Iryna Pap
Kyiv beach
The miner had a son, 1959
About the Works
Pap was a special photo correspondent for Izvestia newspaper in Ukraine which allowed her to travel through the country extensively documenting its life throughout the 1960s and the 1970s. Thematically, her archive can be roughly divided into the following categories: construction, industry achievements, top performers, international delegations and party congresses, leisure, cultural events, and personalities, Kyiv. Whereas Izvestia favored mostly her photos of top performers, she managed to capture and thus preserve for the future the after-war reconstruction of Kyiv, the beauty of its architecture, and the appearance of the whole new districts. One of the selected photos is from her photo reportage about Donbas covering the life of their miners, while the other shows a crowded beach on the bank of the Dnipro river, which until now remains a favourite summer spot for many Kyevians.
Kateryna Filyuk
About the Artist
Iryna Pap (born Freida Pap, 1917-1985) was born in Odesa into a family of Jewish-Lithuanian printers and grew up in Kyiv.
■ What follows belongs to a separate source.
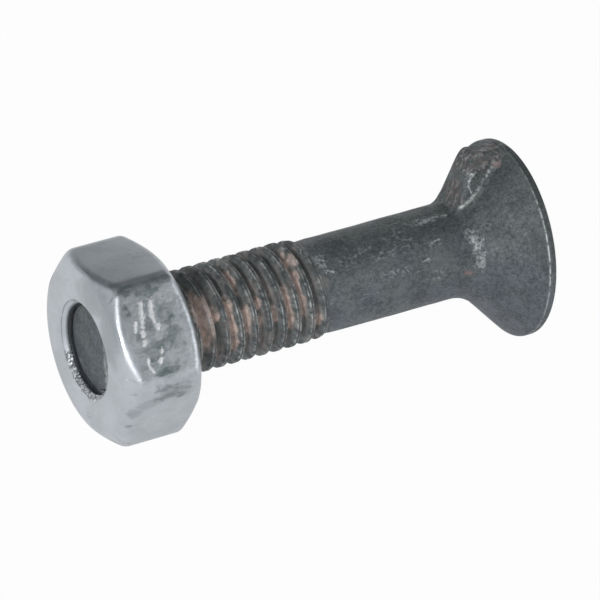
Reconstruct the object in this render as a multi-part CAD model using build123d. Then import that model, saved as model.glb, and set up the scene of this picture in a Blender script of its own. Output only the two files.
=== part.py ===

Right after her graduation from the newly formed Ukrainian Institute of Cinematography in 1941, the war took Pap and her family all over the Soviet Union – from Kuibyshev (Samara) to Uzhhorod and everywhere in between. Eventually, she came back to Kyiv. Iryna’s work as a special photo correspondent at Izvestyia (from 1958 to 1971) largely coincided with Khrushchev’s Thaw – an era of major infrastructural construction, economic growth, space exploration, and the weakening of ideological tension. Iryna Pap is also well-known as a gifted educator, who in the early 1970s launched the USSR’s first professional School of Journalism. She succeeded in cultivating high professional standards, introduced the idea of peer-to-peer and portfolio reviews, and as a result, brought up the new generation of Ukrainian photographers.